Work to do:
Nothing may be dropped or altered: reproduce all the data.

Provided data:
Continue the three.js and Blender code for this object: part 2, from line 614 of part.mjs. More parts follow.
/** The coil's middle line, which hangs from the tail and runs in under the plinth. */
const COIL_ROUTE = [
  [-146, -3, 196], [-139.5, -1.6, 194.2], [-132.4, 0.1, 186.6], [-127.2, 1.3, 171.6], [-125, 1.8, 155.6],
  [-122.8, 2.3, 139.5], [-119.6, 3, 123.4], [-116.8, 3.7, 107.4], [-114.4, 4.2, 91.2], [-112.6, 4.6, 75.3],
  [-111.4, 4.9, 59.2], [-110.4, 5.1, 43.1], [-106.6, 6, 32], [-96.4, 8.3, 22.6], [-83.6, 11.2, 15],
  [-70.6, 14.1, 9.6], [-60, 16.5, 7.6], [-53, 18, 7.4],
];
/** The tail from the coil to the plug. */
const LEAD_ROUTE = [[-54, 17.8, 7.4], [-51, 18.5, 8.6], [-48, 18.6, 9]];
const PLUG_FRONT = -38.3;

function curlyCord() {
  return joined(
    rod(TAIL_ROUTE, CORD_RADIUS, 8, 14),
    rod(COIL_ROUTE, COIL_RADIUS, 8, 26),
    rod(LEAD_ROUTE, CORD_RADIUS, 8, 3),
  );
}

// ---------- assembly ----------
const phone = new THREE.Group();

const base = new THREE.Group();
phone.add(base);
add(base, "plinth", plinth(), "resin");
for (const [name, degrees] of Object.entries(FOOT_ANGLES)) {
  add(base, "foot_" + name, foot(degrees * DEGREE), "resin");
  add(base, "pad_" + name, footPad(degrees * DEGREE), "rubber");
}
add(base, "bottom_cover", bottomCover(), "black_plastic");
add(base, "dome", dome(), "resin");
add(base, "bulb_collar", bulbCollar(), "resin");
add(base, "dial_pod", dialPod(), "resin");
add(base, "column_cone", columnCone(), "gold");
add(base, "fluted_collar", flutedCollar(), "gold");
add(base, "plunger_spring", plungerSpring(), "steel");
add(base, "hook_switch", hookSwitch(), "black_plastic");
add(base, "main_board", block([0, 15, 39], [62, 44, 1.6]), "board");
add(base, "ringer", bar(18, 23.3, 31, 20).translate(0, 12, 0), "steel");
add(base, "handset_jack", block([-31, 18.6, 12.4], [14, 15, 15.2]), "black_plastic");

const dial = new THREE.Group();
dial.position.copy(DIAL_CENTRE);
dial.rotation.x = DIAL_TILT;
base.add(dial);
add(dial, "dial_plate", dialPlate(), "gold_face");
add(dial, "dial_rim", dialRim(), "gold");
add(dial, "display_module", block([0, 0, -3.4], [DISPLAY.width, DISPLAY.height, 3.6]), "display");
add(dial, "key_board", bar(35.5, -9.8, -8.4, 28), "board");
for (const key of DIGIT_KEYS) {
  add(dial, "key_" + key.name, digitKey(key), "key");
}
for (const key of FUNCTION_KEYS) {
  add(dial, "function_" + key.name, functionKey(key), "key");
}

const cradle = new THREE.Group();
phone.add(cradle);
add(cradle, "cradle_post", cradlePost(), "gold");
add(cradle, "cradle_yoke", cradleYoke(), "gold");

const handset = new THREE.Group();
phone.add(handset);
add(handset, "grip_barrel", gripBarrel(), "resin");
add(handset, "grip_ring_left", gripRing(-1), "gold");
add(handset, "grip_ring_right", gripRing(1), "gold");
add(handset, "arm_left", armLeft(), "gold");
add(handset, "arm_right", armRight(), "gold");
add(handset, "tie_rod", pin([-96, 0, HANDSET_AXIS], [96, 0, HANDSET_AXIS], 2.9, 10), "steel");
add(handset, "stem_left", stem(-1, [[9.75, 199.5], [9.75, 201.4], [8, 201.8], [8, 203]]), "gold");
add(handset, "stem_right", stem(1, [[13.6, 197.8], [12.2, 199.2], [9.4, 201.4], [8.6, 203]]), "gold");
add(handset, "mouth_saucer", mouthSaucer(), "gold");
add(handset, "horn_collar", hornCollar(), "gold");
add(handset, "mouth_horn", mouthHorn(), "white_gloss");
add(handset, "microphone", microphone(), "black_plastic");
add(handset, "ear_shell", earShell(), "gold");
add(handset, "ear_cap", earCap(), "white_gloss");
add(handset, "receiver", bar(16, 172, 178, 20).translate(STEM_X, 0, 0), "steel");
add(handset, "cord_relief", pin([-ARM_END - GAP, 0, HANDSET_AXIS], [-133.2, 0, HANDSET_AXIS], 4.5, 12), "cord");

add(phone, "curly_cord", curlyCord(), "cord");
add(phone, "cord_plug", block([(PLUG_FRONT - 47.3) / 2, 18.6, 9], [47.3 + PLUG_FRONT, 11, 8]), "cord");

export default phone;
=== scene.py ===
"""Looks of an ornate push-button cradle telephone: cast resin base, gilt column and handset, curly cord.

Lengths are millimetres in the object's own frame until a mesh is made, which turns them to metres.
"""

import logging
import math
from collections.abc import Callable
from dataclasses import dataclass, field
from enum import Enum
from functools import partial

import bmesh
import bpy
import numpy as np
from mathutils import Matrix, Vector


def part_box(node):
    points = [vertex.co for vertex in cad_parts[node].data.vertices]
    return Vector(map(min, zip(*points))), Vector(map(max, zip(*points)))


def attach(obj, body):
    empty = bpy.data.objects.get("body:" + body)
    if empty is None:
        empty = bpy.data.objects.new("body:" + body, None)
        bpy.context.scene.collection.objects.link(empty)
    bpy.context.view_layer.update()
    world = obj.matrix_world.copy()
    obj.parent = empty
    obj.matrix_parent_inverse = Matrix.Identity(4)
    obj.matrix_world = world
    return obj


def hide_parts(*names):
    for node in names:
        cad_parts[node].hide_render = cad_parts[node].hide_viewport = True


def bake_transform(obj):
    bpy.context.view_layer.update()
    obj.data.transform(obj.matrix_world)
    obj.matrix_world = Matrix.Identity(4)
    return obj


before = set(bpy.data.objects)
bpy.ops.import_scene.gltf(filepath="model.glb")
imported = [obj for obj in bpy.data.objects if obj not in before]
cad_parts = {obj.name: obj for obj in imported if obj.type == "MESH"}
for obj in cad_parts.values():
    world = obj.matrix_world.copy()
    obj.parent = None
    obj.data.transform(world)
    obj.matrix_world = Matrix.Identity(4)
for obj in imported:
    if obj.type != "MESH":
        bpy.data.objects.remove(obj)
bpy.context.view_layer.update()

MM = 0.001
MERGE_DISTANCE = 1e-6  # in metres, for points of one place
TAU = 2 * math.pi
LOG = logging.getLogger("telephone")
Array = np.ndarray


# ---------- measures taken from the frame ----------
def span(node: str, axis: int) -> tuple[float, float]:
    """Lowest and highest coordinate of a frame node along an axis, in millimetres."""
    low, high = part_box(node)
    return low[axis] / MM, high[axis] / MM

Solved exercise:
Continue the three.js and Blender code for this object: part 2, from line 614 of part.mjs. More parts follow.
/** The coil's middle line, which hangs from the tail and runs in under the plinth. */
const COIL_ROUTE = [
  [-146, -3, 196], [-139.5, -1.6, 194.2], [-132.4, 0.1, 186.6], [-127.2, 1.3, 171.6], [-125, 1.8, 155.6],
  [-122.8, 2.3, 139.5], [-119.6, 3, 123.4], [-116.8, 3.7, 107.4], [-114.4, 4.2, 91.2], [-112.6, 4.6, 75.3],
  [-111.4, 4.9, 59.2], [-110.4, 5.1, 43.1], [-106.6, 6, 32], [-96.4, 8.3, 22.6], [-83.6, 11.2, 15],
  [-70.6, 14.1, 9.6], [-60, 16.5, 7.6], [-53, 18, 7.4],
];
/** The tail from the coil to the plug. */
const LEAD_ROUTE = [[-54, 17.8, 7.4], [-51, 18.5, 8.6], [-48, 18.6, 9]];
const PLUG_FRONT = -38.3;

function curlyCord() {
  return joined(
    rod(TAIL_ROUTE, CORD_RADIUS, 8, 14),
    rod(COIL_ROUTE, COIL_RADIUS, 8, 26),
    rod(LEAD_ROUTE, CORD_RADIUS, 8, 3),
  );
}

// ---------- assembly ----------
const phone = new THREE.Group();

const base = new THREE.Group();
phone.add(base);
add(base, "plinth", plinth(), "resin");
for (const [name, degrees] of Object.entries(FOOT_ANGLES)) {
  add(base, "foot_" + name, foot(degrees * DEGREE), "resin");
  add(base, "pad_" + name, footPad(degrees * DEGREE), "rubber");
}
add(base, "bottom_cover", bottomCover(), "black_plastic");
add(base, "dome", dome(), "resin");
add(base, "bulb_collar", bulbCollar(), "resin");
add(base, "dial_pod", dialPod(), "resin");
add(base, "column_cone", columnCone(), "gold");
add(base, "fluted_collar", flutedCollar(), "gold");
add(base, "plunger_spring", plungerSpring(), "steel");
add(base, "hook_switch", hookSwitch(), "black_plastic");
add(base, "main_board", block([0, 15, 39], [62, 44, 1.6]), "board");
add(base, "ringer", bar(18, 23.3, 31, 20).translate(0, 12, 0), "steel");
add(base, "handset_jack", block([-31, 18.6, 12.4], [14, 15, 15.2]), "black_plastic");

const dial = new THREE.Group();
dial.position.copy(DIAL_CENTRE);
dial.rotation.x = DIAL_TILT;
base.add(dial);
add(dial, "dial_plate", dialPlate(), "gold_face");
add(dial, "dial_rim", dialRim(), "gold");
add(dial, "display_module", block([0, 0, -3.4], [DISPLAY.width, DISPLAY.height, 3.6]), "display");
add(dial, "key_board", bar(35.5, -9.8, -8.4, 28), "board");
for (const key of DIGIT_KEYS) {
  add(dial, "key_" + key.name, digitKey(key), "key");
}
for (const key of FUNCTION_KEYS) {
  add(dial, "function_" + key.name, functionKey(key), "key");
}

const cradle = new THREE.Group();
phone.add(cradle);
add(cradle, "cradle_post", cradlePost(), "gold");
add(cradle, "cradle_yoke", cradleYoke(), "gold");

const handset = new THREE.Group();
phone.add(handset);
add(handset, "grip_barrel", gripBarrel(), "resin");
add(handset, "grip_ring_left", gripRing(-1), "gold");
add(handset, "grip_ring_right", gripRing(1), "gold");
add(handset, "arm_left", armLeft(), "gold");
add(handset, "arm_right", armRight(), "gold");
add(handset, "tie_rod", pin([-96, 0, HANDSET_AXIS], [96, 0, HANDSET_AXIS], 2.9, 10), "steel");
add(handset, "stem_left", stem(-1, [[9.75, 199.5], [9.75, 201.4], [8, 201.8], [8, 203]]), "gold");
add(handset, "stem_right", stem(1, [[13.6, 197.8], [12.2, 199.2], [9.4, 201.4], [8.6, 203]]), "gold");
add(handset, "mouth_saucer", mouthSaucer(), "gold");
add(handset, "horn_collar", hornCollar(), "gold");
add(handset, "mouth_horn", mouthHorn(), "white_gloss");
add(handset, "microphone", microphone(), "black_plastic");
add(handset, "ear_shell", earShell(), "gold");
add(handset, "ear_cap", earCap(), "white_gloss");
add(handset, "receiver", bar(16, 172, 178, 20).translate(STEM_X, 0, 0), "steel");
add(handset, "cord_relief", pin([-ARM_END - GAP, 0, HANDSET_AXIS], [-133.2, 0, HANDSET_AXIS], 4.5, 12), "cord");

add(phone, "curly_cord", curlyCord(), "cord");
add(phone, "cord_plug", block([(PLUG_FRONT - 47.3) / 2, 18.6, 9], [47.3 + PLUG_FRONT, 11, 8]), "cord");

export default phone;
=== scene.py ===
"""Looks of an ornate push-button cradle telephone: cast resin base, gilt column and handset, curly cord.

Lengths are millimetres in the object's own frame until a mesh is made, which turns them to metres.
"""

import logging
import math
from collections.abc import Callable
from dataclasses import dataclass, field
from enum import Enum
from functools import partial

import bmesh
import bpy
import numpy as np
from mathutils import Matrix, Vector


def part_box(node):
    points = [vertex.co for vertex in cad_parts[node].data.vertices]
    return Vector(map(min, zip(*points))), Vector(map(max, zip(*points)))


def attach(obj, body):
    empty = bpy.data.objects.get("body:" + body)
    if empty is None:
        empty = bpy.data.objects.new("body:" + body, None)
        bpy.context.scene.collection.objects.link(empty)
    bpy.context.view_layer.update()
    world = obj.matrix_world.copy()
    obj.parent = empty
    obj.matrix_parent_inverse = Matrix.Identity(4)
    obj.matrix_world = world
    return obj


def hide_parts(*names):
    for node in names:
        cad_parts[node].hide_render = cad_parts[node].hide_viewport = True


def bake_transform(obj):
    bpy.context.view_layer.update()
    obj.data.transform(obj.matrix_world)
    obj.matrix_world = Matrix.Identity(4)
    return obj


before = set(bpy.data.objects)
bpy.ops.import_scene.gltf(filepath="model.glb")
imported = [obj for obj in bpy.data.objects if obj not in before]
cad_parts = {obj.name: obj for obj in imported if obj.type == "MESH"}
for obj in cad_parts.values():
    world = obj.matrix_world.copy()
    obj.parent = None
    obj.data.transform(world)
    obj.matrix_world = Matrix.Identity(4)
for obj in imported:
    if obj.type != "MESH":
        bpy.data.objects.remove(obj)
bpy.context.view_layer.update()

MM = 0.001
MERGE_DISTANCE = 1e-6  # in metres, for points of one place
TAU = 2 * math.pi
LOG = logging.getLogger("telephone")
Array = np.ndarray


# ---------- measures taken from the frame ----------
def span(node: str, axis: int) -> tuple[float, float]:
    """Lowest and highest coordinate of a frame node along an axis, in millimetres."""
    low, high = part_box(node)
    return low[axis] / MM, high[axis] / MM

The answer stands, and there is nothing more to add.